Like William Finnegan and his wife Caroline, my life with my partner (and my dog) is braided with waves. I was a suburban child: we had a swimming pool in our backyard, which we swam in on hot summer days after school. The beach was a half-hour car trip away, and my parents reserved it for winter time: long walks in the wind and drizzle, wrapped in coats and scarves and gloves.

After I left home, and after I came home from my years-long travels overseas, I lived in a series of share households by the beach. I met my partner in my late twenties, when he was in his mid-thirties. We began to fall for each other very soon after we met, and only a few weeks after he had come into my life, he took me on a trip to the coast down south. It was Christmas, and his parents needed help towing and setting up their caravan for their annual holiday in the caravan park at Port Elliott. Later, after the caravan was set up and his parents were settled, we slipped away to the beach for some time alone.

And so our life together by the beach began.

Because of my partner’s lifelong passion for surfing, our holidays and camping trips have always been ocean-based. We have spent time in Yorke Peninsula (and indeed, I took the photos in today’s post on our latest trip to Yorkes, in mid-November), Eyre Peninsula, Western Australia, and various spots in our own coastal area, Fleurieu Peninsula; and when we are on holiday, in between the time we spend together on the beach and in the caravan (or, in the early days, the tent), my partner slips off to surf.

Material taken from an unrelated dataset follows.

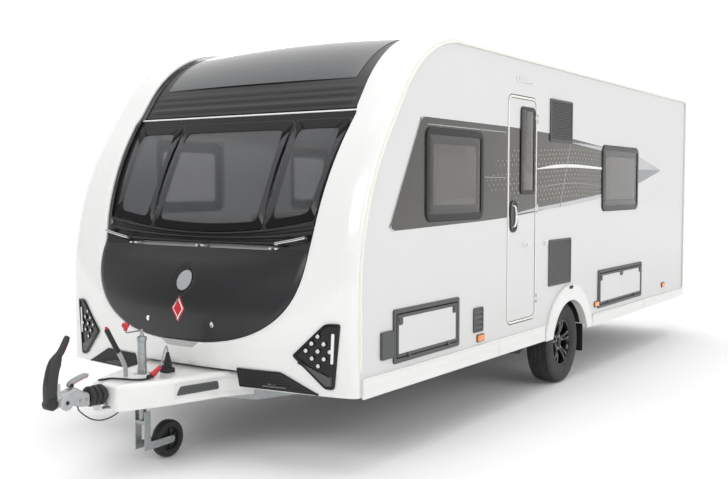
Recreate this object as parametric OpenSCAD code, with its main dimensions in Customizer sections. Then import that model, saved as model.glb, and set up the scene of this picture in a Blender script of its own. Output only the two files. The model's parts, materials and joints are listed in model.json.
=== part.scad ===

As Finnegan so succinctly puts it, the waves are a backdrop, a gravitational force to our lives; they are rarely far away.

I smiled with rueful recognition when I read Finnegan’s description of his wife Caroline’s indifference to all things surf. Oh, yes. But I suspect that, despite everything, Caroline is also grateful for the things that life with a surfer has brought her. As for me, the lifestyle I now lead, living by the coast, camping on cliffs that overlook the sea, wandering lonely shores, is one I am intensely grateful for.

If I had my time all over again, I would choose this life, over and over again.

I would choose it, as I do now, with astonishment and joy.